My New Year's Resolution is to do a pull up by the end of 2014. It doesn't sound like much, but I weigh almost 12 stone and have the arm strength of a small child.

So to get to this almighty goal, I'm going to have to lose the chub. 

It's not going to be easy. Last year I trained pretty hard for a half marathon and gave up all nice (bad) food for Lent, but only lost about 4lbs, which sneakily found their way back onto my stomach and chin(s) when I wasn't looking. 

I've just about got the endurance fitness, now I need the strength. It's important to note too that in any apocalyptic situation, I may at some point have to pull myself up from a window ledge/cliff face/tree branch, so it would be comforting to know I could do it.  

I should also say that I don't really like succumbing to the whole female stereotype thing of hating my body and wanting to lose weight because it's silly, really. A couple of years ago I injured my back at the gym and had sciatica for about 11 months which meant I couldn't walk very far let alone run, so now I feel like just having legs that work is brilliant. However, sometimes I look pregnant and that's not on. 

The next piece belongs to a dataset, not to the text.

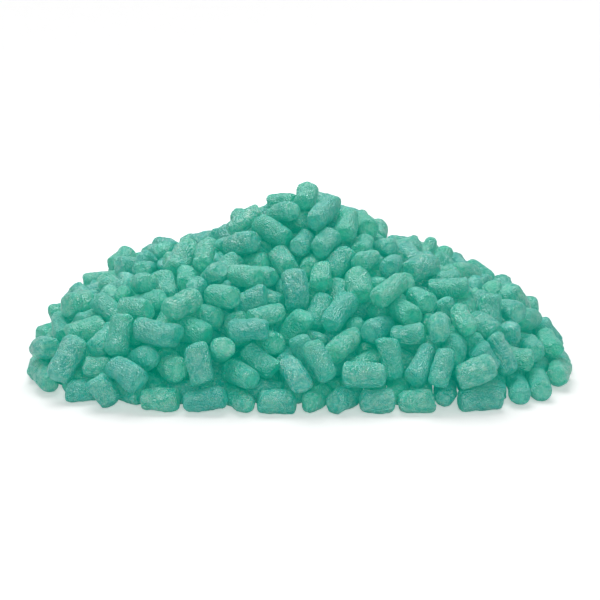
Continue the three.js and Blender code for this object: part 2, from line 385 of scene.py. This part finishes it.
def bar_mesh(name, sides, lengthwise, rim_steps, cut_rings):
    turns = np.linspace(0, np.pi / 2, rim_steps + 1)
    rim = [(1 - RIM_ACROSS * (1 - np.cos(a)), 1 - RIM_ALONG * (1 - np.sin(a))) for a in turns]
    shares = [OUTER_RING * (1 - k / cut_rings) for k in range(cut_rings)]
    cut = [((1 - RIM_ACROSS) * k, 1 - CUT_SINK + CUT_DOME * (1 - k * k)) for k in shares]
    upper = rim + cut
    straight = np.linspace(-1 + RIM_ALONG, 1 - RIM_ALONG, lengthwise + 1)[1:-1]
    profile = [(r, -y) for r, y in reversed(upper)] + [(1, y) for y in straight] + upper
    around_axis = [2 * np.pi * k / sides for k in range(sides)]
    points = [(r * np.sin(a), y, r * np.cos(a)) for r, y in profile for a in around_axis]
    tip = 1 - CUT_SINK + CUT_DOME
    points += [(0, -tip, 0), (0, tip, 0)]
    faces, is_cut = [], []
    last = len(profile) - 1
    for row in range(last):
        for k in range(sides):
            a, b = row * sides + k, row * sides + (k + 1) % sides
            faces.append((a, b, b + sides, a + sides))
            is_cut.append(row < cut_rings or row >= last - cut_rings)
    for k in range(sides):
        faces.append((len(points) - 2, (k + 1) % sides, k))
        faces.append((len(points) - 1, last * sides + k, last * sides + (k + 1) % sides))
        is_cut += [True, True]
    mesh = bpy.data.meshes.new(name)
    mesh.from_pydata(points, [], faces)
    mesh.attributes.new("cut", "BOOLEAN", "FACE").data.foreach_set("value", is_cut)
    bar = bpy.data.objects.new(name, mesh)
    triangles = sum(len(face) - 2 for face in faces)
    print(name, "has", triangles, "triangles")
    return bar


fine_bar = bar_mesh("fine_bar", sides=36, lengthwise=22, rim_steps=5, cut_rings=4)
open_bar = bar_mesh("open_bar", sides=26, lengthwise=14, rim_steps=4, cut_rings=3)
glimpsed_bar = bar_mesh("glimpsed_bar", sides=16, lengthwise=7, rim_steps=3, cut_rings=1)
hidden_bar = bar_mesh("hidden_bar", sides=8, lengthwise=1, rim_steps=1, cut_rings=1)

# %% [markdown]
# ## Adding nodes
#
# Both the shapes and the finishes are node trees. One small function adds a node: it sets
# what the node is told, and links what it is given, whether that is a number, another node
# or one of its outputs.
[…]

I'm going to try to keep a short daily blog of my progress, just because I've never really kept a proper blog before and I've always felt vaguely guilty for not having one, seeing as I call myself a writer. 

DAY ONE  

On Day 1 of my resolution to do a pull up, I woke up in a Premier Inn in Langney smelling of cigars, jaeger-bombs and sick. I then went to an all-you-can eat Chinese buffet and strategically ate everything. Then, being far too full to do any exercise, I went home and watched TV for the rest of the day.

DAY TWO

This morning I made it to the gym, where I did my workout and managed to hang onto the pull up bar for about 10 seconds. I then went home and ate a giant slab of lasagne.